>>>>

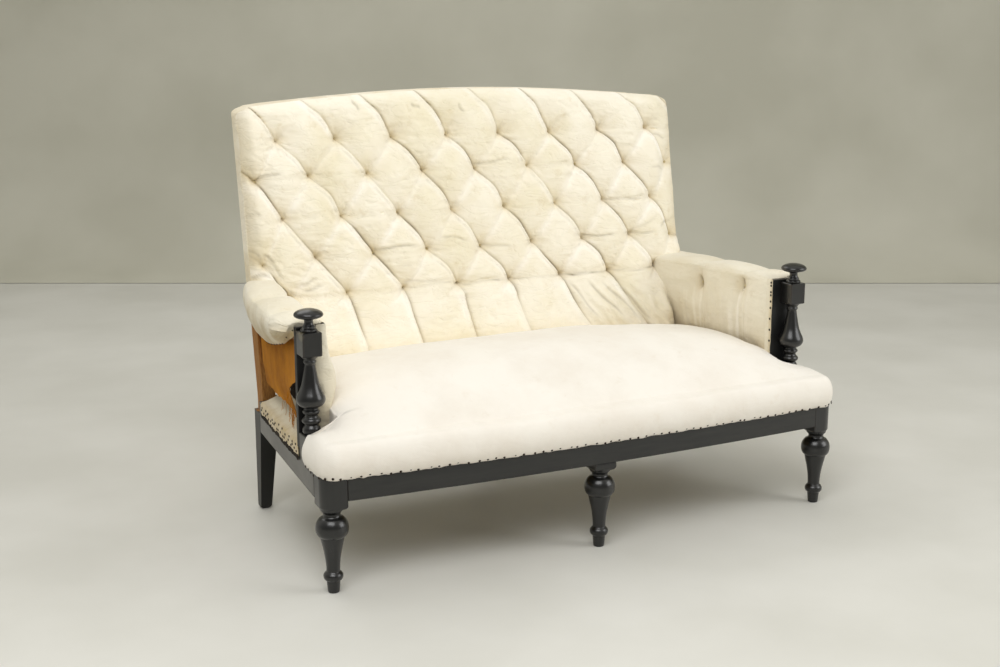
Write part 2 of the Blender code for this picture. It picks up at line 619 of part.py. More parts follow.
def build_arm_frames(paint, wood, root):
    half = ARM_BLOCK / 2
    tall = ARM_BLOCK_BOTTOM - ARM_BASE_TOP
    foot, base = RAIL_TOP + GAP, ARM_BLOCK_TOP + GAP
    front, back = BOARD_BACK + GAP, arm_rail_end()
    tip = BOARD_FRONT - TENON_LENGTH
    rake = lean(ARM_RAIL_TOP) - lean(ARM_RAIL_BOTTOM)
    for side, label in ((-1, "left"), (1, "right")):
        centre = (side * arm_post_x(), ARM_POST_Y)
        rings = dowel(centre, foot - DOWEL_LENGTH, foot, DOWEL_RADIUS)
        rings += [turned_ring(z, half, centre, True) for z in (foot, ARM_BASE_TOP)]
        rings += [turned_ring(ARM_BASE_TOP + share * tall, radius * VASE_RADIUS, centre)
                  for share, radius in VASE_SHARES]
        rings += [turned_ring(z, half, centre, True) for z in (ARM_BLOCK_BOTTOM, ARM_BLOCK_TOP)]
        post = add_piece(f"arm_post_{label}", loft(rings), paint, (*centre, foot), root)
        shade_round(post)

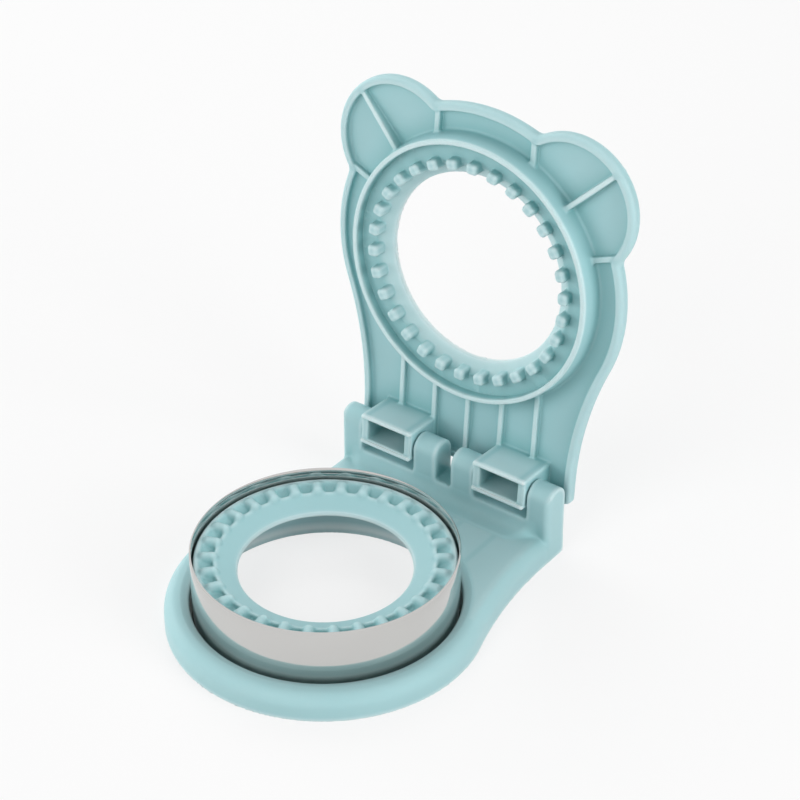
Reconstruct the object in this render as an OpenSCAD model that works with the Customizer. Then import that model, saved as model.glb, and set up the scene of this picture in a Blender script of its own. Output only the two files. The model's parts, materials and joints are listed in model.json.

<<<<

**THE EXERCISE:**
The records above must be output exactly, in full.

**TASK SOLUTION:**
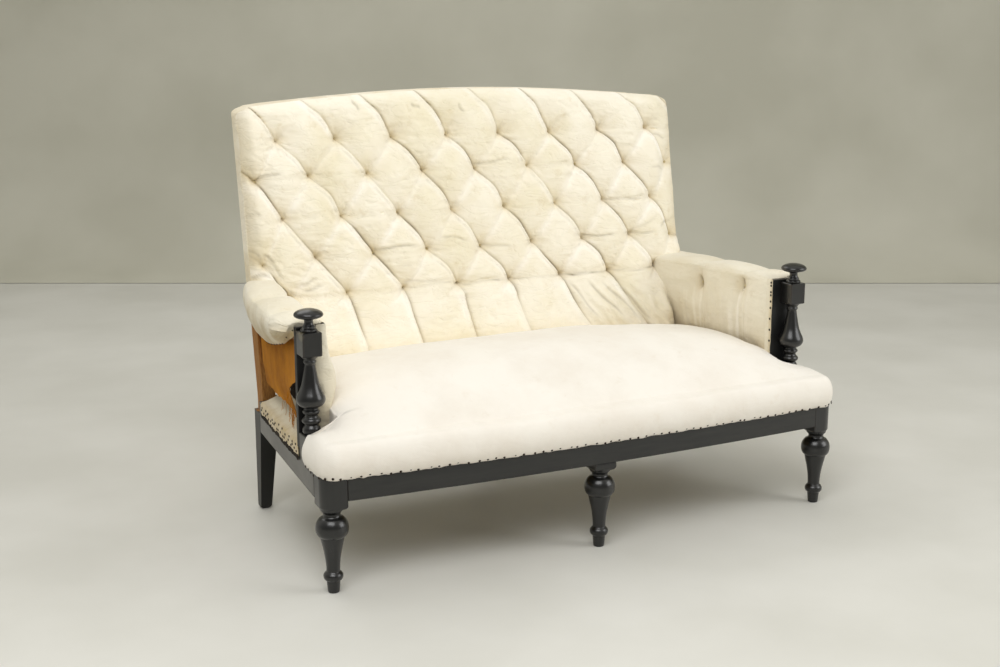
Write part 2 of the Blender code for this picture. It picks up at line 619 of part.py. More parts follow.
def build_arm_frames(paint, wood, root):
    half = ARM_BLOCK / 2
    tall = ARM_BLOCK_BOTTOM - ARM_BASE_TOP
    foot, base = RAIL_TOP + GAP, ARM_BLOCK_TOP + GAP
    front, back = BOARD_BACK + GAP, arm_rail_end()
    tip = BOARD_FRONT - TENON_LENGTH
    rake = lean(ARM_RAIL_TOP) - lean(ARM_RAIL_BOTTOM)
    for side, label in ((-1, "left"), (1, "right")):
        centre = (side * arm_post_x(), ARM_POST_Y)
        rings = dowel(centre, foot - DOWEL_LENGTH, foot, DOWEL_RADIUS)
        rings += [turned_ring(z, half, centre, True) for z in (foot, ARM_BASE_TOP)]
        rings += [turned_ring(ARM_BASE_TOP + share * tall, radius * VASE_RADIUS, centre)
                  for share, radius in VASE_SHARES]
        rings += [turned_ring(z, half, centre, True) for z in (ARM_BLOCK_BOTTOM, ARM_BLOCK_TOP)]
        post = add_piece(f"arm_post_{label}", loft(rings), paint, (*centre, foot), root)
        shade_round(post)

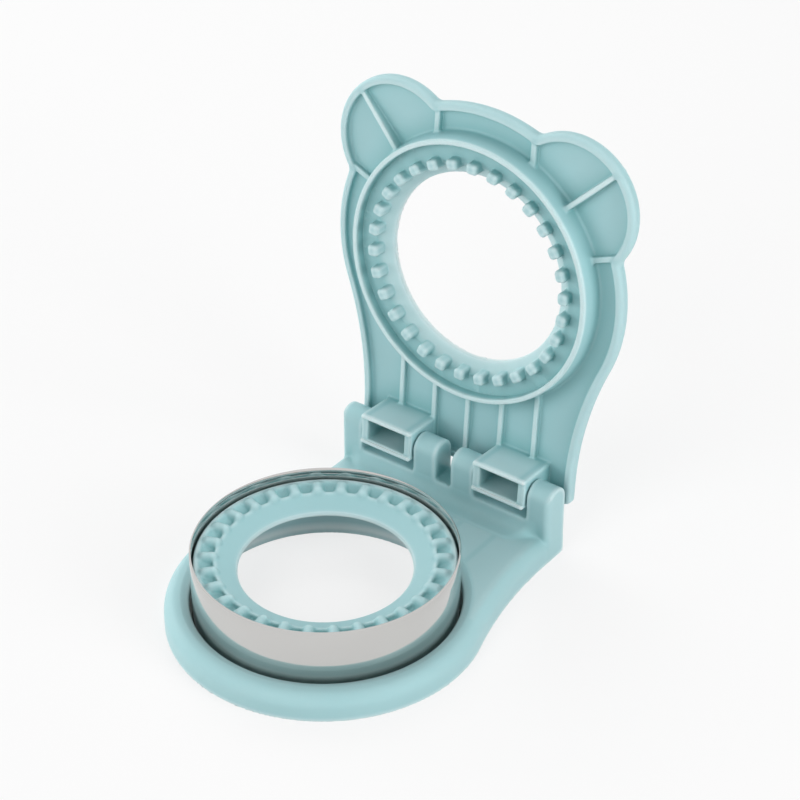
Reconstruct the object in this render as an OpenSCAD model that works with the Customizer. Then import that model, saved as model.glb, and set up the scene of this picture in a Blender script of its own. Output only the two files. The model's parts, materials and joints are listed in model.json.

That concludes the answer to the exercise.